Several of the girls I took the course with went on to take the intermediate course, but I opted for screenwriting (which turned out to be film studies. Not what I was after at all). I definitely intend to take the intermediate course this autumn, and some students take it over and over as a way of pushing them to produce new work. At £200+ a course doing it every year seems a bit pricey, so the next best thing is taking the class into a bar. Six of us met up in a bar-cum-coffee shop on the top floor of a London bookshop (which we thought apt) and read aloud our most recent pieces. I took the piece of prose I mentioned in my 31st March post, and I have to say it didn’t receive quite the reception I was hoping for. Re-reading the piece now I think all the feedback and advice is actually terribly accurate*. It’s sometimes hard to hear criticism not just because it knocks your confidence, but sometimes because you’ve gotten so attached to a word or phrase that it’s difficult to acknowledge it isn’t suitable. There’s several wordy sentences in the piece that I adore; I love their poetic, polysyllabic nature and the way they languidly roll off my tongue. But they don’t fit. They don’t suit the character, the nature of the story and the rhythm of the piece. So out they come. Next week, when we meet again, I’m going to take a completely edited piece written from the first person instead of the third to make sure I don’t slip into language that speaks from me rather than from the character. And on top of all this you get to have a few glasses of wine with some friendly, interesting people who like what you like.

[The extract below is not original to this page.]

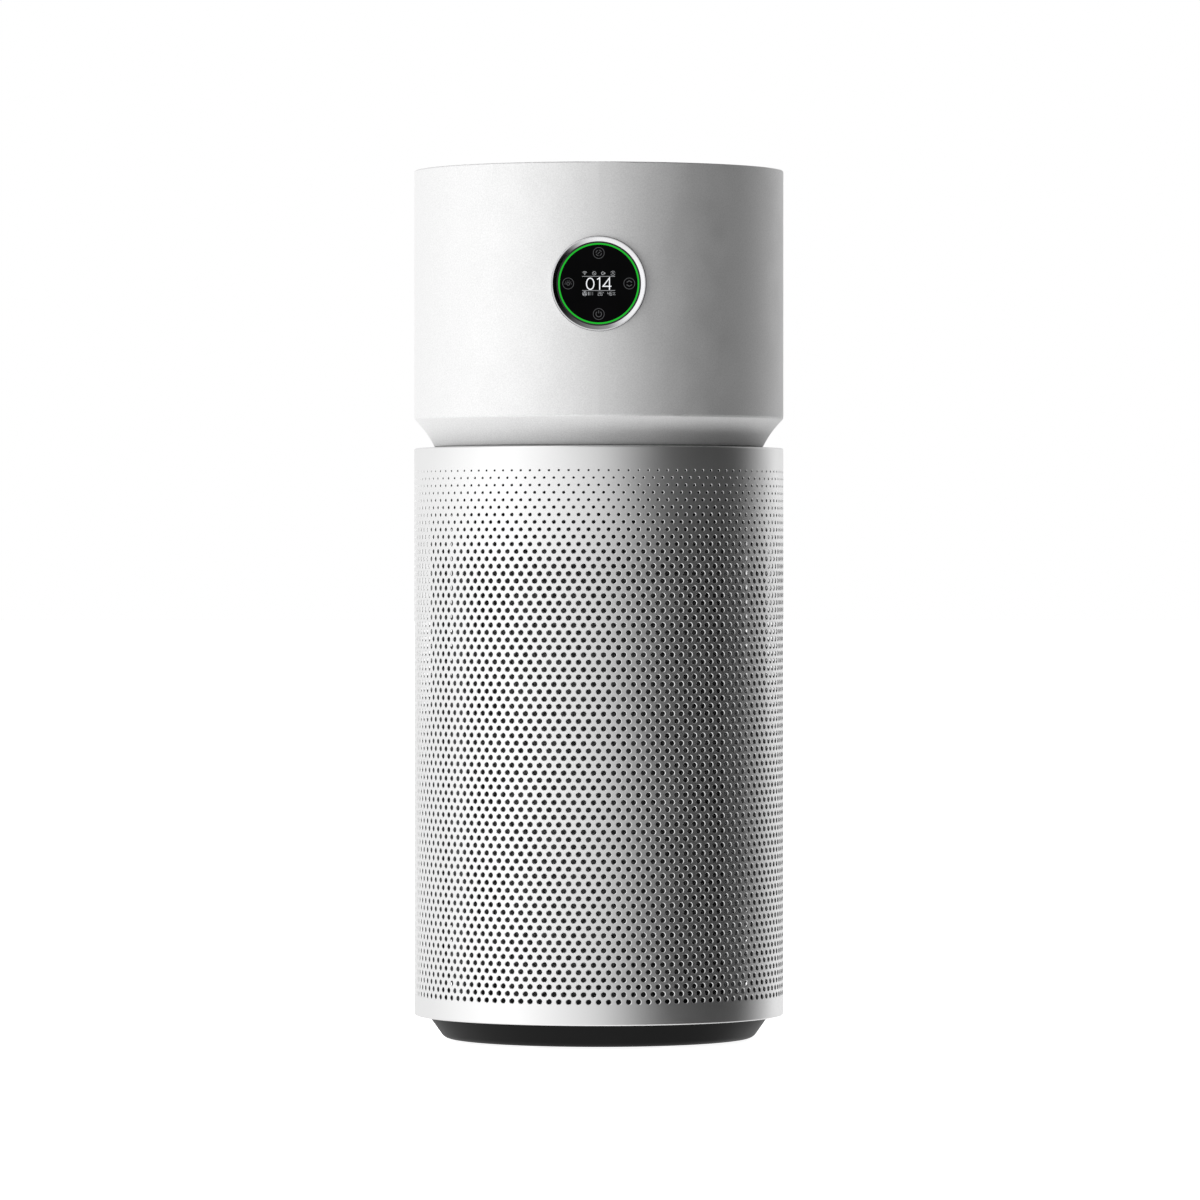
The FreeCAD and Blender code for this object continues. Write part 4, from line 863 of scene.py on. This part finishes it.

*I will put the piece into a separate blog entry and tag it as 'writing example'

Wednesday 7 April 2010

On a roll!

What a thoroughly great day. It just goes to show how variable this writing malarkey is. Just last week I was whinging, frustrated and completely up to my eye-balls in writer’s block but this week I’m 55 pages in on a script I don’t completely hate.

I started today by reading aloud everything I had written so far. This is a technique I’d definitely recommend as it helps you see where things don’t flow quite right, or even something as straightforward as a repeated word or phrase. Reading aloud took about 35 minutes, which really made me feel like I have an actual script in my hot little hands. I also had a revelation the other night while watching Jonathan Creek episode Judas Tree (written by David Renwick, who I just checked out on imdb and he’s been writing since well before I was born. Little facts like that definitely give me hope, knowing he’s been honing his technique for so long. I do love a bit of Jonathan Creek) and realised my plucky PC needs a side-kick, or at least someone to bounce ideas off. As a result of this the relationship between young PC and her boss has become more nurturing, and less weirdly sexual – which was kind of the gross way it was heading before. I have also developed the role of a teenage boy in a wheelchair as someone who sees everything that goes on (a little bit Hitchcock, Rear Window perhaps?) into something a bit more rounded.

Also a busy week on the script front; I spoke to Gub Neal on Thursday and he sent me a script, Atoll, (which I loved) and we’re meeting up to talk about tomorrow. I am yet to get stuck into Angels, the script I was sent off the back of the Feedback Exchange, after a busy weekend over Easter. I’m aiming to put something together this weekend, and have also been contacted by someone else about a drama pilot to read.

Hey, maybe I can officially call myself a freelancer now! It’s certainly beginning to feel a bit more like it.